If your assets are below this figure, you will be eligible for help from your council.

However, your house will not be included in the assessment if you arrange care and support at home or if you live with a partner, child, or a relative who is disabled or over the age of 60.

While it may be tempting to sell, or even give, your house to a relative in order to avoid the full cost of care, this might not be such a good idea.

It could be seen as a deliberate deprivation of assets, and the council could calculate your fees as if you still owned the home, reclaiming the care costs from the person to whom you transferred the property.

Lucy Harmer, director of services at the charity Independent Age, says: “We hear a lot from older people who find it hard to understand the care funding system.

“Combined with the chronic underfunding from government, you can see how people find it difficult to navigate. Investment in the care system is not high enough to provide the quality of care for the number of people that need it, and therefore a radical solution is necessary.

“That is why we are calling for free personal care to eliminate the costs people face, as it will allow them to plan ahead.”

Other options for funding care

Equity release

If you plan to receive care at home and do not qualify for local authority support, you can use an equity release scheme to fund your care.

A lifetime mortgage allows you to take out a loan that is secured against your property.

You can extract cash in a single lump sum or in smaller amounts over time through what is known as drawdown.

Unlike conventional mortgages, you don’t make monthly repayments – instead, interest rolls up and the loan plus interest is repaid when the property is eventually sold.


Many pensioners are asset-rich but cash poor, and because of this downsizing provides another way to raise funds.

While you may not be able to raise as much this way as with equity release, it is sometimes more cost effective because you won’t have to pay interest. You may also want to live in a smaller home more suited to your needs.

Deferred payment

If you don’t want to sell your home immediately, another option is a deferred payment scheme that allows you to delay paying the costs of your care.

Your local authority will pay for your care, which you can repay when you sell your home.

To be eligible the value of your savings and capital – not including your home – must be less than £23,250.


A care annuity, which is also known as an immediate needs annuity, is an insurance policy that provides a regular income to pay for care in exchange for an upfront lump sum.

It is bought at the point of need and designed to cover the shortfall between your income and the cost of care. It is paid tax free directly to the care provider.

The amount you pay is based on your health and life expectancy, and annuities provide an income for life.

However, your heirs won’t be able to claim back any of the money you spent on the annuity.

Start saving young

With no guarantee as to what social-care funding will look like in the future, it makes sense for younger people to start planning for their care early.
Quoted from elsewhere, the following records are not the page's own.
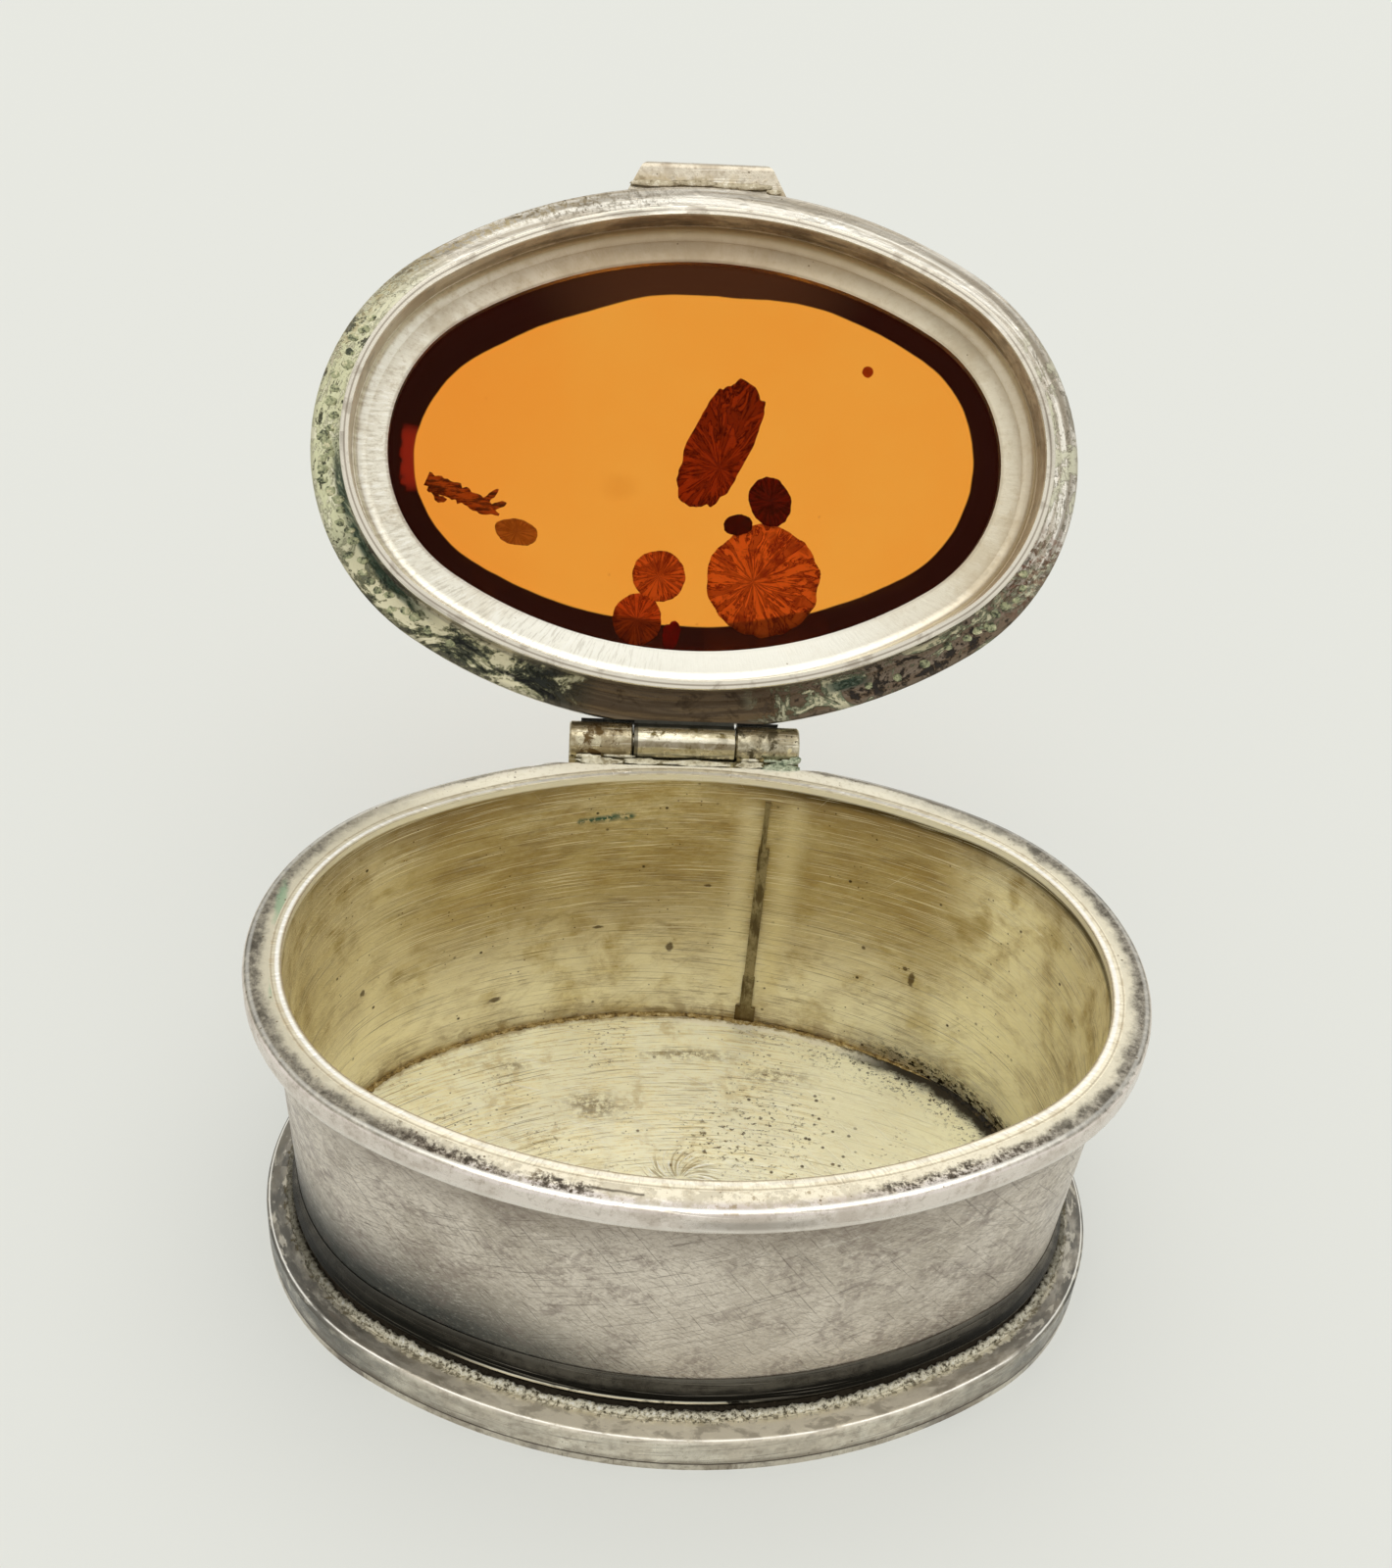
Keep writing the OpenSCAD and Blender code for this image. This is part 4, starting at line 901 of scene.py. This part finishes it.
def amber_material():
    m, t, b = material("amber")
    v = t.place(True)
    d, ang = t.inset(v)
    x, _, z = t.xyz(v)
    dome = t.step(z, SHELF_Z + 0.02, SHELF_Z + 0.1)
    haze = t.noise(v, 0.16, 4, 0.6)
    motes = t.step(t.voronoi(v, 0.55), 0.07, 0.03)
    clear = t.mix(haze, (1, 0.436, 0.064), (1, 0.335, 0.036))
    clear = t.mix(t.mul(motes, t.cloud(v, 0.4, 0.5, 0.58), 0.6), clear, (0.6, 0.12, 0.01))
    across = t.m("SINE", ang)
    clear = t.mix(t.mul(t.step(x, -5, -15), 0.6), clear, (1, 0.32, 0.036))
    cloudy = t.mul(t.blob(v, (-4.4, 1.9, SHELF_Z), (0.9, 0.7, 1), 0.7, 1.2), 0.5)
    clear = t.mix(cloudy, clear, (0.78, 0.24, 0.02))
    # painted shade: a near-black ring round the stone's edge, with a painted reflection at the front and a painted
    # red glow at the left
    wob = t.add(d, t.sway(t.noise(v, 0.3, 3, 0.5), 0.22), t.mul(t.sector(ang, -0.6, 0.06, 0.72), 0.55),
        t.mul(t.step(across, 0.1, 1), -0.4), t.mul(t.step(across, -0.1, -1), 0.12),
        t.mul(t.sector(ang, -2.5, 0.05, 0.6), -0.36))
    painted_dark_ring = t.mul(dome, t.step(wob, RING + 0.05, RING - 0.05))
    dark_edge_shade = t.mix(t.sector(ang, FRONT, 0.45, 0.4), (0.0005, 2e-05, 2e-05), (0.005, 0.0012, 0.0012))
    dark_edge_shade = t.mix(t.sector(ang, 3, 0.6, 0.3), dark_edge_shade, (0.0004, 2e-05, 2e-05))
    patch = t.step(t.add(d, t.sway(t.noise(v, 1.5, 4, 0.6), 1)), 5.15, 5.45)
    dark_edge_shade = t.mix(t.mul(t.sector(ang, 3.12, 0.095, 0.03), patch), dark_edge_shade, (0.07, 0.0006, 0.0004))
    t.fill(b, Base_Color=t.mix(painted_dark_ring, clear, dark_edge_shade), Roughness=0.03, IOR=1.54, Transmission_Weight=1,
        Specular_Tint=(0.06, 0.06, 0.06), Normal=t.bump(t.noise(v, 0.5, 2, 0.5), 0.02))
    return m


SPANGLE_THICK = 0.05


def spangle(name, cx, cy, depth, rx, ry, tilt, light, dark, rag=0.10, seed=0.0, core=(0.0, 0.0), blunt=1.0):
    """A thin crazed disc inside the amber"""
    m, t, b = material(name)
    v = t.place(True)
    x, y = t.xyz(v)[:2]
    px, py = t.sub(x, cx + core[0]), t.sub(y, cy + core[1])
    far = t.hypot(px, py)
    turn = t.m("ARCTAN2", py, px)
    rays = t.noise(t.vec(t.mul(t.m("COSINE", turn), 3), t.mul(t.m("SINE", turn), 3),
        t.add(t.mul(far, 0.3), seed)), 1.9, 5, 0.62, 0.9)
    crack = t.step(t.abs(t.sub(rays, 0.47)), 0.035, 0.01)
    fold = t.step(rays, 0.4, 0.58)
    blot = t.noise(t.map(v, loc=(seed, 0, 0)), 0.9, 5, 0.65, 0.6)
    col = t.mix(fold, t.mix(0.45, light, dark), light)
    col = t.mix(t.mul(t.step(blot, 0.5, 0.64), 0.55), col, dark)
    col = t.mix(t.mul(crack, 0.9), col, dark)
    d = t.inset(v)[0]
    # painted shade: the disc darker where it lies under the stone's painted dark edge
    col = t.mix(t.mul(t.step(d, 6.5, 6.3), 0.62), col, (0.01, 0.001, 0.001))
    t.fill(b, Base_Color=col, Roughness=0.5, Specular_IOR_Level=0.08, Normal=t.bump(rays, 0.06))
    verts, faces, rings, n = [(cx, cy, depth)], [], 9, 110
    c, s = cos(tilt), sin(tilt)
    for k in range(1, rings + 1):
        for i in range(n):
            a = TURN * i / n
            q = Vector((cos(a), sin(a), seed))
            rr = 1 + rag * (noise.noise(q * 1.7) + 0.7 * noise.noise(q * 4) + 0.45 * noise.noise(q * 9))
            f = k / rings * rr
            ca, sa = cos(a), sin(a)
            ex, ey = rx * copysign(abs(ca) ** blunt, ca) * f, ry * copysign(abs(sa) ** blunt, sa) * f
            wx, wy = cx + c * ex - s * ey, cy + s * ex + c * ey
            verts.append((wx, wy, depth + 0.05 * noise.noise(Vector((wx * 1.6, wy * 1.6, seed)))))
    for i in range(n):
        faces.append((0, 1 + i, 1 + (i + 1) % n))
        for k in range(rings - 1):
            a, b2 = 1 + k * n, 1 + (k + 1) * n
            faces.append((a + i, b2 + i, b2 + (i + 1) % n, a + (i + 1) % n))
    piece(name, *slab(verts, faces, SPANGLE_THICK), m, "lid", "amber")


def add_inclusions():
    deep = SHELF_Z + 1
    for name, *shape in (
            ("long", 1.5, -0.9, deep, 3.95, 1.72, radians(114), "b24a1a", "460e06", 0.085, 1.3, (0, 1.4), 0.72),
            ("oval", 4.56, 2.36, deep, 1.5, 1.2, radians(70), "701a0c", "280503", 0.06, 2.9),
            ("small", 2.71, 3.82, deep, 0.85, 0.62, radians(-8), "541008", "200402", 0.07, 4.1),
            ("big", 4.28, 7.05, deep + 0.15, 3.3, 3.3, 0.3, "ff9e68", "802012", 0.05, 5.7, (-0.6, 0.1)),
            ("round", -1.84, 7, deep, 1.55, 1.5, 0.4, "f08e5e", "7e2a18", 0.045, 7.2),
            ("low", -3.05, 9.6, deep, 1.42, 1.5, 0.1, "e4784a", "722212", 0.05, 8.8),
            ("edge", -1, 10.45, deep, 0.5, 0.85, 0.2, "be0e06", "780603", 0.2, 9.9),
            ("dot", 10.13, -5.61, deep, 0.33, 0.33, 0, "d66c34", "be5828", 0.06, 11.1),
            ("brown", -10.27, 4.72, deep, 1.28, 0.76, radians(12), "ce9c66", "a07242", 0.08, 12.3)):
        spangle("spangle_" + name, *shape)
    m, t, b = material("twig")
    v = t.place(True)
    n = t.noise(t.map(v, (0.7, 3, 1), rot=-0.4), 1.4, 5, 0.7)
    t.fill(b, Base_Color=t.mix(t.step(n, 0.42, 0.56), "54220a", "c46c2c"), Roughness=0.5)
    verts, faces = [], []
    strands = [([(-15.6, 1.75), (-14.2, 2.3), (-12.8, 3), (-11.3, 3.75)], 0.42),
        ([(-15.5, 2.2), (-14.3, 2.55), (-13.2, 2.8), (-12, 3.5)], 0.27),
        ([(-12.4, 3.2), (-11.9, 2.7), (-11.4, 2.2)], 0.2), ([(-12, 3.4), (-11.3, 3.1), (-10.9, 3)], 0.17),
        ([(-15.3, 2.3), (-14.9, 2.9), (-14.4, 2.9)], 0.16)]
    for k, (line, half) in enumerate(strands):
        base, steps = len(verts), 24
        for i in range(steps + 1):
            f = i / steps * (len(line) - 1)
            j = min(int(f), len(line) - 2)
            a, e = Vector(line[j]), Vector(line[j + 1])
            p = a.lerp(e, f - j)
            nrm = Vector((-(e - a).y, (e - a).x)).normalized()
            ragged = 1 + 0.5 * noise.noise(Vector((p.x * 2.2, p.y * 2.2, k)))
            w = half * min(1, 4 * (1 - i / steps) + 0.15) * ragged
            for side in (-1, 0, 1):
                q = p + nrm * w * side * (1 + 0.4 * noise.noise(Vector((p.x * 5, side, k))))
                verts.append((q.x, q.y, deep + 0.12 * k + (0.08 if side == 0 else 0)))
        for i in range(steps):
            for c in range(2):
                a = base + 3 * i + c
                faces.append((a, a + 1, a + 4, a + 3))
    piece("amber_twig", *slab(verts, faces, SPANGLE_THICK), m, "lid", "amber")


# --- floor and light
# The floor reflects PAPER and, to the camera and in reflections, glows by GLOW as well
PAPER, GLOW, FLOOR_HALF = (0.355, 0.355, 0.33), (0.385, 0.395, 0.375), 3
SKY, SKY_LOW, SKY_HIGH, HIGH_UP = 0.92, (0.98, 0.975, 0.955), (1, 0.995, 0.98), 0.9
SUN, SUN_ANGLE, SUN_COLOR, SUN_WAY = 0.75, radians(60), (1, 0.985, 0.96), Vector((-0.06, -0.02, -1))


def stage():
    me = bpy.data.meshes.new("floor")
    bm = bmesh.new()
    bmesh.ops.create_grid(bm, x_segments=1, y_segments=1, size=FLOOR_HALF)
    bm.to_mesh(me)
    bm.free()
    ob = add_object("floor", me)
    m, t, b = material("paper")
    path = t.node("ShaderNodeLightPath").outputs
    seen = t.top(path["Is Camera Ray"], path["Is Glossy Ray"], path["Is Transmission Ray"])
    t.fill(b, Base_Color=PAPER, Emission_Color=GLOW, Emission_Strength=seen, Roughness=0.9, Specular_IOR_Level=0.1)
    me.materials.append(m)

    w = bpy.data.worlds.new("studio")
    bpy.context.scene.world = w
    w.use_nodes = True
    w.node_tree.nodes.clear()
    wt = Tree(w.node_tree)
    up = wt.xyz(wt.node("ShaderNodeTexCoord").outputs["Generated"])[2]
    sky = wt.mix(wt.step(up, 0, HIGH_UP), SKY_LOW, SKY_HIGH)
    bg = wt.node("ShaderNodeBackground", i0=sky, i1=SKY)
    wt.node("ShaderNodeOutputWorld", i0=bg.outputs[0])

    lamp = bpy.data.lights.new("window", "SUN")
    lamp.energy, lamp.angle, lamp.color = SUN, SUN_ANGLE, SUN_COLOR
    add_object("window", lamp).rotation_euler = SUN_WAY.to_track_quat("-Z", "Y").to_euler()


add_camera()
paint("body_wall", "wall", wall_look)
paint("rim_collar", "rim", rim_look)
paint("foot_ring", "foot", foot_look)
paint("base_plate", "base", base_look)
paint("foot_cove", "cove", cove_look)
paint("wall_seam", "seam", seam_look)
paint("floor_plate", "floor", floor_look)
paint("box_knuckle_left", "knuckle_left", knuckle_look, "cec4a6", "a09274", "52442e", "685436")
paint("box_knuckle_right", "knuckle_right", right_knuckle_look)
paint("lid_knuckle", "lid_knuckle", lid_knuckle_look, lid=True)
paint("hinge_pin", "pin", knuckle_look, "c8c0aa", "968c74", "504632", "5a4c32")
paint("hinge_bearer", "bearer", knuckle_look, "d0c8a8", "a69a76", "52462c", "625c3c")
paint("lid_frame", "frame", frame_look, lid=True)
paint("lid_lip", "lip", lip_look, lid=True)
paint("stone_seat", "seat", seat_look, lid=True)
paint("stone_bezel", "bezel", bezel_look, lid=True)
paint("thumbpiece", "thumb", thumb_look, lid=True)
use("amber_stone", amber_material())
add_dirt_and_gap_shade()
add_inclusions()
stage()
bpy.context.scene.view_settings.view_transform = "Standard"
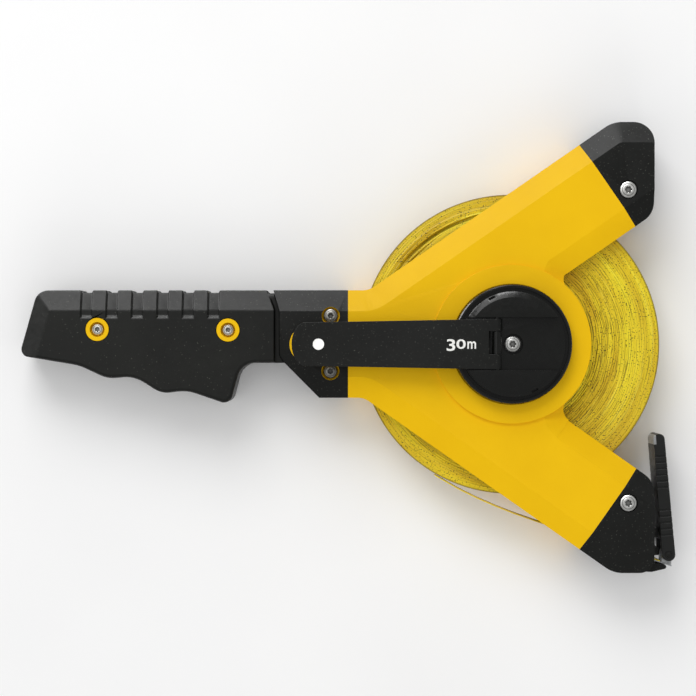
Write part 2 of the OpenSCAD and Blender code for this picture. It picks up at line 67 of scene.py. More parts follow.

Boosting pension contributions can help you to build a savings pot you may need for care later on.

However, the minimum auto-enrolment rate of 8% is unlikely to be enough, warns Steve Cameron, pensions director at Aegon.

He says: “It is very difficult to plan ahead when you just don’t know how much you will need.

“By saving into your pension, once you get near to retirement age and you understand your needs, you can then allocate any savings accordingly.”

Care funding alternatives

With adult social care in the UK currently at crisis point, radical solutions are needed to fund the system sustainably.

Former Conservative cabinet minister Damian Green MP recently proposed a 1% national insurance (NI) hike for the over-50s costing around £300 a year to help fund social care. The winter fuel allowance would also be taxed.

Mr Green argues that the care system should adopt a similar model to the state pension system. Everyone would be entitled to a similar level of support, but individuals would be encouraged to top this up from their own savings or housing wealth.

This would be boosted by the care supplement – a new form of insurance that would pay for “larger rooms, better food and more trips”.

Mr Cameron says: “A 1% increase in NI would be palatable for most people if they thought that in return for that their core care costs would be paid for.

“With the increasing number of people facing social care in later life, the government needs to put in place a stable and sustainable way of sharing costs between the state and individuals, based on their wealth.

“The government’s share needs to be adequately funded, ensuring good quality care across the country, with an end to the current geographical lottery. As our society increasingly enjoys longer lives, this inevitably comes at a cost.”

He says that individuals need to have a clear understanding of what they will be expected to pay if they need care, with a cap on care costs.

“Under the plan, it would effectively be setting a cap on care costs without having to pay anything unless you want to upgrade.

“There needs to be incentives for people to plan ahead for an event that could be 20 or more years into the future.”

Joel Lewis, policy manager at Age UK, says: “It is an opt-in system, so it does not require you to pay in, but will members of the public be willing to pay for care they may or may not need in the future? It is a tough one to predict whether people will do it.

“It is a bit of a strange one to plan for if you are in good health. It would probably be simpler to have savings and a pension pot built up to pay for eventualities later in life.”

Social care green paper

The government is expected to propose a cap to prevent rising care costs in its upcoming green paper. This would limit how much people pay for social care.

Policy ideas it will consult on include more means-testing for care charges, an insurance contribution model, a ‘Care Isa’ and tax-free withdrawals from pension pots.

Rachael Griffin, tax and financial planning expert at Quilter, comments: “One of the many problems with the current social care system is the complexity and uncertainty around the provision from the state.

“Worryingly, people sometimes bank on the public purse to pay for their care or at least part of it. Even those who don’t are left scratching their heads as to how much they need to pay in before state funding kicks in. The whole thing leaves people confused and vulnerable.

“This is nothing new and is something the government has committed to tackling for years. However, to shift the current structure we need the social care green paper, which continues to be talked about as some sort of mythical being that never reveals itself.”

The social care green paper was originally due to be published last year but it has faced numerous delays and remains unpublished at the time of writing.